High-Level Design
The transformer is a sequence-to-sequence architecture introduced by Vaswani et al. in “attention-is-all-you-need” (2017). It replaces recurrence entirely with self-attention, enabling full parallelization across sequence positions. The original model follows an encoder-decoder structure: a stack of 6 encoder layers maps an input sequence to continuous representations, and a stack of 6 decoder layers generates an output sequence autoregressively.
Key Components
- Multi-head self-attention. Each layer computes scaled dot-product attention across multiple heads in parallel, allowing the model to attend to information from different representation subspaces at different positions.
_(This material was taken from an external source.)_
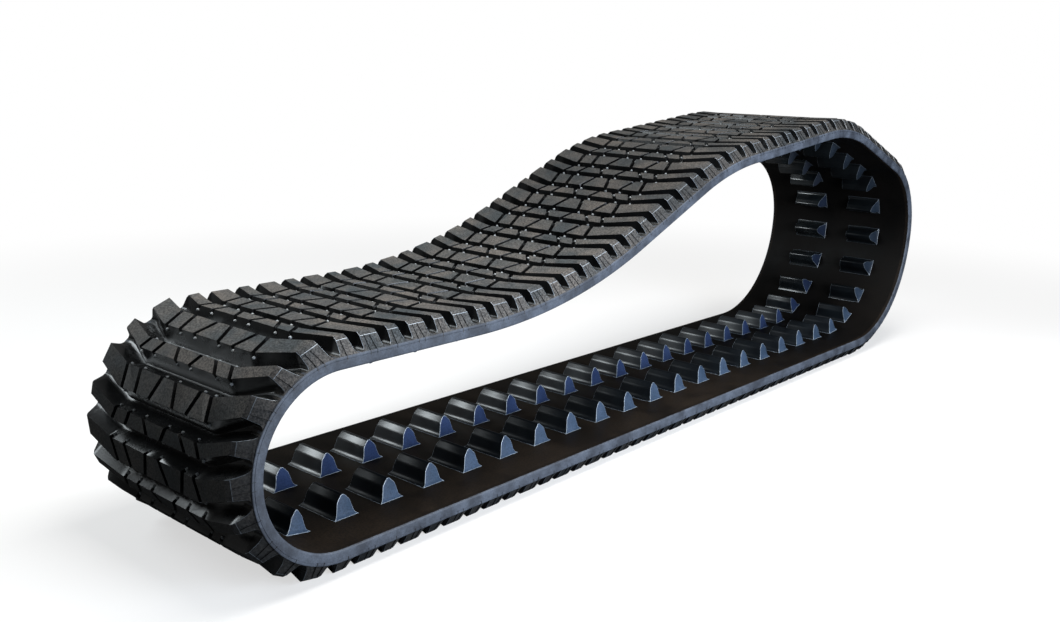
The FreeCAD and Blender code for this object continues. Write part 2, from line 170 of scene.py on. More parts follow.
bars = {
    # widths along the belt: at the foot and the face, mid-bar and at the shoulder's end
    "thick": {"foot": 0.0530, "face": 0.0400, "endFoot": 0.0385, "endFace": 0.0340,
              "slants": (-0.012, -0.012, 0.011, -0.018, 0.012, -0.012),
              "fins": ((0.36, 0.48), (0.70, 0.76))},
    "thin": {"foot": 0.0410, "face": 0.0228, "endFoot": 0.0300, "endFace": 0.0200,
             "slants": (0.010, 0.008, -0.015, 0.010, -0.020, -0.015),
             "fins": ((0.62, 0.66),)},
    "grooveFloor": 0.0038, "footRadius": 0.0065, "sink": 0.0006,
    "rakeStart": 0.128, "rakeEnd": 0.205, "rake": 0.0245, "rakeRounding": 0.008,
    "browEnd": 0.212, "browDrop": 0.0052, "browBand": (0.002, 0.010), "footEnd": 0.2266, "endInset": 0.001,
    "cornerRounding": 0.0075, "rimRounding": 0.0014,
    "slotPlaces": (0.124, 0.082, 0.027, -0.027, -0.082, -0.124),
    "slotWidth": 0.0096, "slotFloor": 0.0060, "slotDepth": 0.011,
    "pipRadius": 0.0030, "pipDepth": 0.0082,
    "finWidth": 0.0008, "finHeight": 0.0012, "finRun": 0.0068, "finSink": 0.001, "finProud": 0.0005,
    "stiffFrom": 0.012,  # a bar bends with the belt at its foot, and less and less up to this height
    # the face share also gives pips and rounded corners their pale painted highlight
    "faceDustAndHighlight": 1.0, "endDust": 0.7, "rimDust": 0.35, "wallDust": 0.02,
}


def grooveDistance(bar):
    foot = bars["thin" if bar % 2 else "thick"]["foot"]
    return bar * loop["pitch"] / 2 + (foot + bars["grooveFloor"]) / 2


def rampUp(past, rounding):
    # zero before the bend, one for one after it, rounded between
    if past < -rounding:
        return 0.0
    if past > rounding:
        return past
    return (past + rounding) ** 2 / (4 * rounding)


def rakeShare(across):
    # 0 in the middle of the belt, 1 where a shoulder has bent back all it will
    length = bars["rakeEnd"] - bars["rakeStart"]
    past = rampUp(abs(across) - bars["rakeStart"], bars["rakeRounding"])
    return (past - rampUp(abs(across) - bars["rakeEnd"], bars["rakeRounding"] / 2)) / length


def hexColour(text):
    channels = [int(text[i:i + 2], 16) / 255 for i in (1, 3, 5)]
    return [c / 12.92 if c <= 0.04045 else ((c + 0.055) / 1.055) ** 2.4 for c in channels] + [1.0]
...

- positional-encoding. Since the architecture contains no recurrence or convolution, sinusoidal positional encodings are added to input embeddings to inject sequence order information.
- Position-wise feed-forward networks. Each layer includes a two-layer fully connected network applied independently to each position, with a ReLU activation in between.
- Layer normalization and residual connections. Every sub-layer (attention and feed-forward) is wrapped with a residual connection followed by layer normalization, stabilizing training of deep stacks.
Variants
The transformer spawned three major architectural families:
- Encoder-only (bert-architecture): bidirectional attention over the full input, used for classification and representation learning.
- Decoder-only (gpt): causal (left-to-right) attention, used for language generation and modern LLMs.
- Encoder-decoder (encoder-decoder): the original layout, used by t5 and machine translation systems.
Training Details
The original transformer was trained on WMT 2014 English-German and English-French translation using the Adam optimizer with a warmup-then-decay learning rate schedule. Training used label smoothing and dropout for regularization.
Strengths and Weaknesses
Strengths. Full parallelization across positions makes training far more efficient than RNNs. Self-attention captures long-range dependencies in a single layer, regardless of distance. The architecture scales well with data and compute, as demonstrated by scaling-laws.
Weaknesses. Self-attention has O(n^2) time and memory complexity in sequence length, limiting context windows. This has been partially addressed by efficient attention methods such as flash-attention and sparse attention patterns.
Notable Models
The transformer is the foundation of virtually all modern large language models, including gpt, bert-architecture, t5, LLaMA, PaLM, and Claude. It also underpins vision transformers (ViT), audio models (Whisper), and multimodal systems.